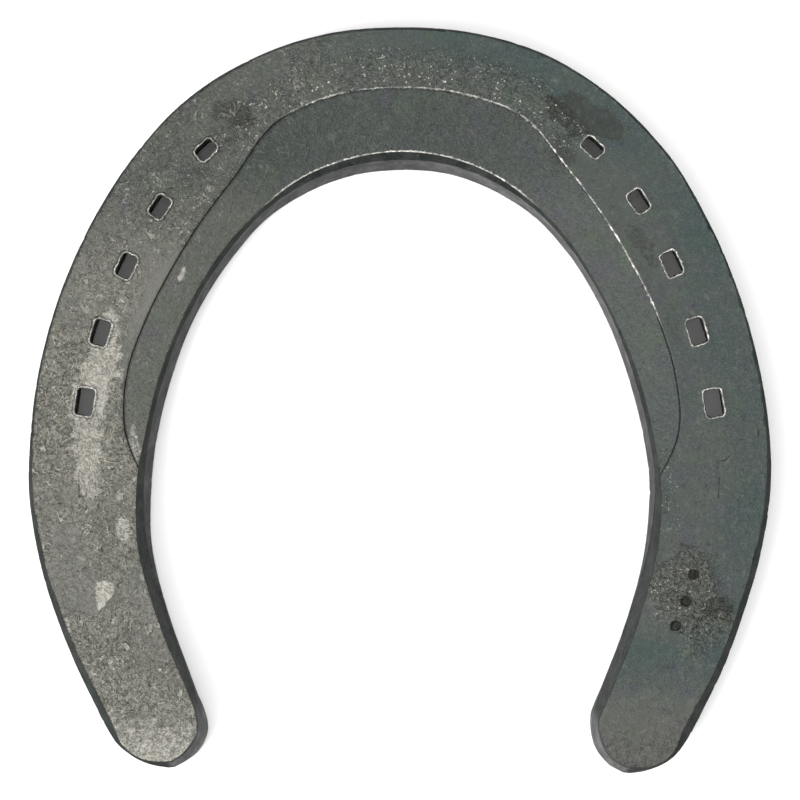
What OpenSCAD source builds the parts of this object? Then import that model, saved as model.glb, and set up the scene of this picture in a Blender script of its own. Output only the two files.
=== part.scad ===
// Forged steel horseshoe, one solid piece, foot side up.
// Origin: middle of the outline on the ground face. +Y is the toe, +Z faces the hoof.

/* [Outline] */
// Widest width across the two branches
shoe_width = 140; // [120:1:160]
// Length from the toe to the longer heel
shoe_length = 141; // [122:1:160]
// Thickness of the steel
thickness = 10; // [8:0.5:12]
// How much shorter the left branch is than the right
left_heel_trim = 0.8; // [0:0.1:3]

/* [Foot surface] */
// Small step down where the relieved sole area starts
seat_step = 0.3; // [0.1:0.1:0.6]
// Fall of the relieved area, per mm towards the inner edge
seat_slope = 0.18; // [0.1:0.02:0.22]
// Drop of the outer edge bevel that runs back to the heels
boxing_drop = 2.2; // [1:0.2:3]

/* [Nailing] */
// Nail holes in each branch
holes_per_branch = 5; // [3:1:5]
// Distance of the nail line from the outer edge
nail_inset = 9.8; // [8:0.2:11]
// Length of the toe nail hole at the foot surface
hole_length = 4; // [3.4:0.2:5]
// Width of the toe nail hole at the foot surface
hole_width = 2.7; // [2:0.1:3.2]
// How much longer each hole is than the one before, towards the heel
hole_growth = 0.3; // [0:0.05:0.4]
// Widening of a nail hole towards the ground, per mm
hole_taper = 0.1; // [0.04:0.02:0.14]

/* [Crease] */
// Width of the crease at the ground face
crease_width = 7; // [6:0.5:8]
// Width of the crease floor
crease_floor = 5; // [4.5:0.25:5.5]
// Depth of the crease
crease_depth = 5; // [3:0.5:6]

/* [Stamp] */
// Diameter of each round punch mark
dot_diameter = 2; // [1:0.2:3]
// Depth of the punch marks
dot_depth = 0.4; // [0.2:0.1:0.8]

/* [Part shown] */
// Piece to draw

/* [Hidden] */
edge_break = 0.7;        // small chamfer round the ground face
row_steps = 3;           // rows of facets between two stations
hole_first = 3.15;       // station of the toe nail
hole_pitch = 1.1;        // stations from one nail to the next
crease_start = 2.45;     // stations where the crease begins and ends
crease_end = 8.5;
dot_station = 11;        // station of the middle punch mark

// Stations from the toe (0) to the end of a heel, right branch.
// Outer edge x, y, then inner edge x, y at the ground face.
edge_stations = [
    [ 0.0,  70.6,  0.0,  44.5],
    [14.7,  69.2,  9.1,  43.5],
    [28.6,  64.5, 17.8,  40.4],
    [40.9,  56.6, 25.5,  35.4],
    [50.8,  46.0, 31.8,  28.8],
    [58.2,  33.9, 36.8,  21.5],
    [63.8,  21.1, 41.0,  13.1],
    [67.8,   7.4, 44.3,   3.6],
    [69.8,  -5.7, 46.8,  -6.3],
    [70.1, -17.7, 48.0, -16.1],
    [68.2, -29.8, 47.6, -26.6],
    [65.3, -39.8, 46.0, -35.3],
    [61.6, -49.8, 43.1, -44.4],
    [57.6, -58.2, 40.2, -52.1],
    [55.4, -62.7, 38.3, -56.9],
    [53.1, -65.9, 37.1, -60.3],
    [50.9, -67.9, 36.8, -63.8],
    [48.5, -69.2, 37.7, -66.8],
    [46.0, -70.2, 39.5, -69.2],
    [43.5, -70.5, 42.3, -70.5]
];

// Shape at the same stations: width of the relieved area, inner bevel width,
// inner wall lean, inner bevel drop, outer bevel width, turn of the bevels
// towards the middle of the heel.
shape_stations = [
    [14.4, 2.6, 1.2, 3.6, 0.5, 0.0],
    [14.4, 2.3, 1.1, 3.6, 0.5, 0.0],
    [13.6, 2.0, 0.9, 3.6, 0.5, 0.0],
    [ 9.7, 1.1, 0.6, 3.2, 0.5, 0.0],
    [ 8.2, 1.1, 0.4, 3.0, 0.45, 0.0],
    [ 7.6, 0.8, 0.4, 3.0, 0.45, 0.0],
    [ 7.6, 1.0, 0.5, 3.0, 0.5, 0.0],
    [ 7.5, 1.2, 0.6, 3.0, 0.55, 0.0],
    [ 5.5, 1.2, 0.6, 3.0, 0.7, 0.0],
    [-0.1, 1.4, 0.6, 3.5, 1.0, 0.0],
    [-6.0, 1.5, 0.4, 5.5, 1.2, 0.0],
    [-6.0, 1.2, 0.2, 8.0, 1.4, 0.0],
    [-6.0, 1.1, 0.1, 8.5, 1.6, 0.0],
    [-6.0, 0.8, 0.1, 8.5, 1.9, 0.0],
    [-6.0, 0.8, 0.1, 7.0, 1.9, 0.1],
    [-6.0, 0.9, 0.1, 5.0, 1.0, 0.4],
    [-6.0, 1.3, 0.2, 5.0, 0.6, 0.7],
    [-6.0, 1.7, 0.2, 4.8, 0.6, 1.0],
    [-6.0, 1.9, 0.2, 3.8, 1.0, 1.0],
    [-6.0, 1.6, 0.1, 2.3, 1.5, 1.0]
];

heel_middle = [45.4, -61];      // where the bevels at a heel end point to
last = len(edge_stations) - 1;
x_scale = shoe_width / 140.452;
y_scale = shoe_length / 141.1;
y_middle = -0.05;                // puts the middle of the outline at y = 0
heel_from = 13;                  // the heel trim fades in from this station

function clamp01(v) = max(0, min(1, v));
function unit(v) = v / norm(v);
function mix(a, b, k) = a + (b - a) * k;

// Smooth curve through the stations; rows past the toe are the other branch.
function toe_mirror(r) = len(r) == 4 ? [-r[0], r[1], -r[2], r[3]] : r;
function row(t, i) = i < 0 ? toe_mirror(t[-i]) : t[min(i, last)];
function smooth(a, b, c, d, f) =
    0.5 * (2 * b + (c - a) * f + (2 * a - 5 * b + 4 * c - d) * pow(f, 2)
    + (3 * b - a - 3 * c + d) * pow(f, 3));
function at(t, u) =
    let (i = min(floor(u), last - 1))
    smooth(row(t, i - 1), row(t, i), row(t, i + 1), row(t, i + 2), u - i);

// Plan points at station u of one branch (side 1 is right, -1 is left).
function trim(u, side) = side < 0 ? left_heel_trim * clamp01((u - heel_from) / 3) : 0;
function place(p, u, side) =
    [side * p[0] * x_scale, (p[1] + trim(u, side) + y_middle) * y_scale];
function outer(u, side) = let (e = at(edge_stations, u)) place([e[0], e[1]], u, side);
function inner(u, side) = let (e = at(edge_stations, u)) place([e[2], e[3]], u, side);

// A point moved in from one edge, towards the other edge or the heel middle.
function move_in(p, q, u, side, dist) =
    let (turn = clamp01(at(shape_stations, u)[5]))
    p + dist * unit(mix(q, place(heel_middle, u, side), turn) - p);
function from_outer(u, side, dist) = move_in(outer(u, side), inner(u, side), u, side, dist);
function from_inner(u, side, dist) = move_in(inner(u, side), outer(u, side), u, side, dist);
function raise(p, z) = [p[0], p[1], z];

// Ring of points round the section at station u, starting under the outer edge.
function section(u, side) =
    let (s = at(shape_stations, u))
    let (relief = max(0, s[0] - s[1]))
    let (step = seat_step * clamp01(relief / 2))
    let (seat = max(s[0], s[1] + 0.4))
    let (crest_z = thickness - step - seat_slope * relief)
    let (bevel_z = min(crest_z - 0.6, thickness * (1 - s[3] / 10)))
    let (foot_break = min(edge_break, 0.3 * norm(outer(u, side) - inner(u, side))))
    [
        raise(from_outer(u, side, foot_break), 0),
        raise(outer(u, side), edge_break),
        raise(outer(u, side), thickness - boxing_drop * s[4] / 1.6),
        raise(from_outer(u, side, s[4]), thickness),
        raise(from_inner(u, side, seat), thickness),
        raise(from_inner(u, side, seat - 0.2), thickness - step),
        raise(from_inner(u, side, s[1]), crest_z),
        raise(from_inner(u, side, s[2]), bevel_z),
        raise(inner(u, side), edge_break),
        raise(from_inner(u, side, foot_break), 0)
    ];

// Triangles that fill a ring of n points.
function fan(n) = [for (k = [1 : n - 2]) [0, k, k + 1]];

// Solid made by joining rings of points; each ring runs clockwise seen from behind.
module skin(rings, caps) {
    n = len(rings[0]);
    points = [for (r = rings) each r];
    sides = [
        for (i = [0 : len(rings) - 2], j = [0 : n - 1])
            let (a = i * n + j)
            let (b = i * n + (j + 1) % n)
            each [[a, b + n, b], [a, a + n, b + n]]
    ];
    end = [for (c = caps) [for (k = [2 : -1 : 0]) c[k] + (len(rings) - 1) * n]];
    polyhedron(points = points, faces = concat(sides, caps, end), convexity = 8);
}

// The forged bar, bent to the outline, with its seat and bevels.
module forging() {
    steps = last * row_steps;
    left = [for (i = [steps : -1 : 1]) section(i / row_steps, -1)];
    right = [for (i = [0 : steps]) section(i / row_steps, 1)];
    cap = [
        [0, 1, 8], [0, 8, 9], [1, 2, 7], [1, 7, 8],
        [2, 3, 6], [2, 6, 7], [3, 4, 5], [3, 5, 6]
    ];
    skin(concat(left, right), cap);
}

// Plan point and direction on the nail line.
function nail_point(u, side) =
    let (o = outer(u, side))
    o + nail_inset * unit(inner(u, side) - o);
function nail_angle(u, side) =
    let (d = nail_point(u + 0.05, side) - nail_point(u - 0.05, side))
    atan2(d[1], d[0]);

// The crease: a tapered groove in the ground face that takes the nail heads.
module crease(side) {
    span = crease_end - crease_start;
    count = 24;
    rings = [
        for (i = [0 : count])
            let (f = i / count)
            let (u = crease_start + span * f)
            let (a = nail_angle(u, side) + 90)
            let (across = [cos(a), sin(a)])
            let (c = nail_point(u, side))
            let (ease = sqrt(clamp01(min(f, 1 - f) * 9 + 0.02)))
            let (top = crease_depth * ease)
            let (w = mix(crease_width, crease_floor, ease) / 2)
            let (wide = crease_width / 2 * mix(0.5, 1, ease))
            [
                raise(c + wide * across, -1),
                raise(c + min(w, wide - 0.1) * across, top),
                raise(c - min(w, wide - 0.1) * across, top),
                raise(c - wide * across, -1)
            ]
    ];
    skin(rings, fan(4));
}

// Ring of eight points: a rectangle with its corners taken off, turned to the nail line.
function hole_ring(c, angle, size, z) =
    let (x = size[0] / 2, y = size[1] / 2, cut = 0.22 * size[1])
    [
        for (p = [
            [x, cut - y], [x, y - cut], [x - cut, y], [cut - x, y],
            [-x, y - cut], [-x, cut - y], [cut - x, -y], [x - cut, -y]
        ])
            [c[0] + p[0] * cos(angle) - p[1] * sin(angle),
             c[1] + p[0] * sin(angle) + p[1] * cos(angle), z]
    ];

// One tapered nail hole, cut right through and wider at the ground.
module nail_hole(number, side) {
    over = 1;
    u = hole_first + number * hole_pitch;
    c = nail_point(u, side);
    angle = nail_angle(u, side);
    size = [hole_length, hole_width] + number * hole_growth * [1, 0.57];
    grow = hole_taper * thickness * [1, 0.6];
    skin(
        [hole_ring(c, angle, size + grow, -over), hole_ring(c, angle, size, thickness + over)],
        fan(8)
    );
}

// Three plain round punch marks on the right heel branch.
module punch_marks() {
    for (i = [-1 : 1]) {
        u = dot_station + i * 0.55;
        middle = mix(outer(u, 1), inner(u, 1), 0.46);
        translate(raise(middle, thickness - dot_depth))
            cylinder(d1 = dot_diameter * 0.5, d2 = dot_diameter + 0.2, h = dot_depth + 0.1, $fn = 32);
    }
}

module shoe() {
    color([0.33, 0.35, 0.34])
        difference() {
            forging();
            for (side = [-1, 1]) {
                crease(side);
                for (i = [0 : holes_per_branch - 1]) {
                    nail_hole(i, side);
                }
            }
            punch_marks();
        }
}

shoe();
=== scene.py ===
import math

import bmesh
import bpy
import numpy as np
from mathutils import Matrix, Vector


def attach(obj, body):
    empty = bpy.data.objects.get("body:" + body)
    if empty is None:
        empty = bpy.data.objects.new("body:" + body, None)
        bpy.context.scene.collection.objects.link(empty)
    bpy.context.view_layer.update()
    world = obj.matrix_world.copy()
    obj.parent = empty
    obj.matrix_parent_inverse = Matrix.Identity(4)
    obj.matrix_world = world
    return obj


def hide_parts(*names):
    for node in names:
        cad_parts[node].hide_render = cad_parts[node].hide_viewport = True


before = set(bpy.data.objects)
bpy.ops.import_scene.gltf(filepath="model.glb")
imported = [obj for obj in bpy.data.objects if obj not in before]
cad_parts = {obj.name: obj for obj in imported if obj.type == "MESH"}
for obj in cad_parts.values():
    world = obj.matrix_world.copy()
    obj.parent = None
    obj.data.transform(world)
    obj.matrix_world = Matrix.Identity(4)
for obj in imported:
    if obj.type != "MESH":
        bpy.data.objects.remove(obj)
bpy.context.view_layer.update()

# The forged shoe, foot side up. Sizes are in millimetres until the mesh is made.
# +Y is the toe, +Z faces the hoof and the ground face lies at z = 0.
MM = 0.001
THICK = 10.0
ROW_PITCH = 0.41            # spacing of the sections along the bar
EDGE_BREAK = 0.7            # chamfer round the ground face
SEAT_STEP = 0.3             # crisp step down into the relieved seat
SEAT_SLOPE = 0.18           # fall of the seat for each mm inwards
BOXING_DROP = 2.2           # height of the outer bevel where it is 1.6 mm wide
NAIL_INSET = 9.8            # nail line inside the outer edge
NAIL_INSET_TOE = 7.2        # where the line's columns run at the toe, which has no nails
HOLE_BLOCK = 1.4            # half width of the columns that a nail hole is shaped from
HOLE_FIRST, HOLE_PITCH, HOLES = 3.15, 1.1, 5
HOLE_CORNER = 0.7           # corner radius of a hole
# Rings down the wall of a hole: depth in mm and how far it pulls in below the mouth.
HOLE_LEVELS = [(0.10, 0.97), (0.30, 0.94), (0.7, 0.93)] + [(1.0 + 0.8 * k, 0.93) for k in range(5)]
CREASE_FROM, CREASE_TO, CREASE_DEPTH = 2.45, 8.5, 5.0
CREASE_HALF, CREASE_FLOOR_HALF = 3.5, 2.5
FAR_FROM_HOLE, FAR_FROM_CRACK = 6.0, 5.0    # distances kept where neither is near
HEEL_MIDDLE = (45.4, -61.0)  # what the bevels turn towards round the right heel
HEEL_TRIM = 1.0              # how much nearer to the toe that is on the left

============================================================

**THE REQUEST**
Each line from the top of the material above through the line with "left_heel_trim = 0.8; // [0:0.1:3]" must be echoed exactly, and no other line.

**ANSWER TO THIS TASK**
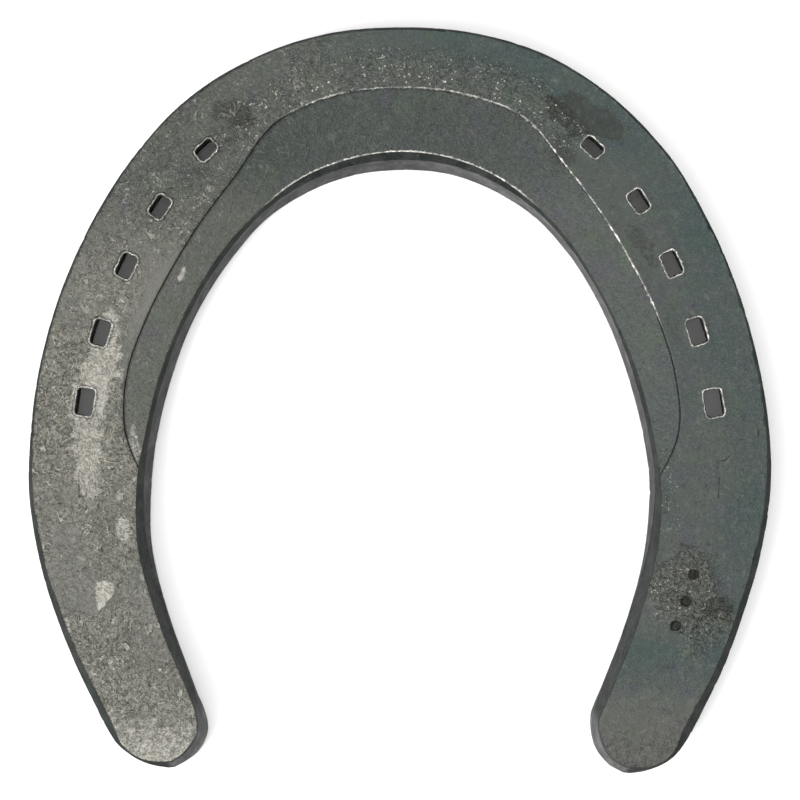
What OpenSCAD source builds the parts of this object? Then import that model, saved as model.glb, and set up the scene of this picture in a Blender script of its own. Output only the two files.
=== part.scad ===
// Forged steel horseshoe, one solid piece, foot side up.
// Origin: middle of the outline on the ground face. +Y is the toe, +Z faces the hoof.

/* [Outline] */
// Widest width across the two branches
shoe_width = 140; // [120:1:160]
// Length from the toe to the longer heel
shoe_length = 141; // [122:1:160]
// Thickness of the steel
thickness = 10; // [8:0.5:12]
// How much shorter the left branch is than the right
left_heel_trim = 0.8; // [0:0.1:3]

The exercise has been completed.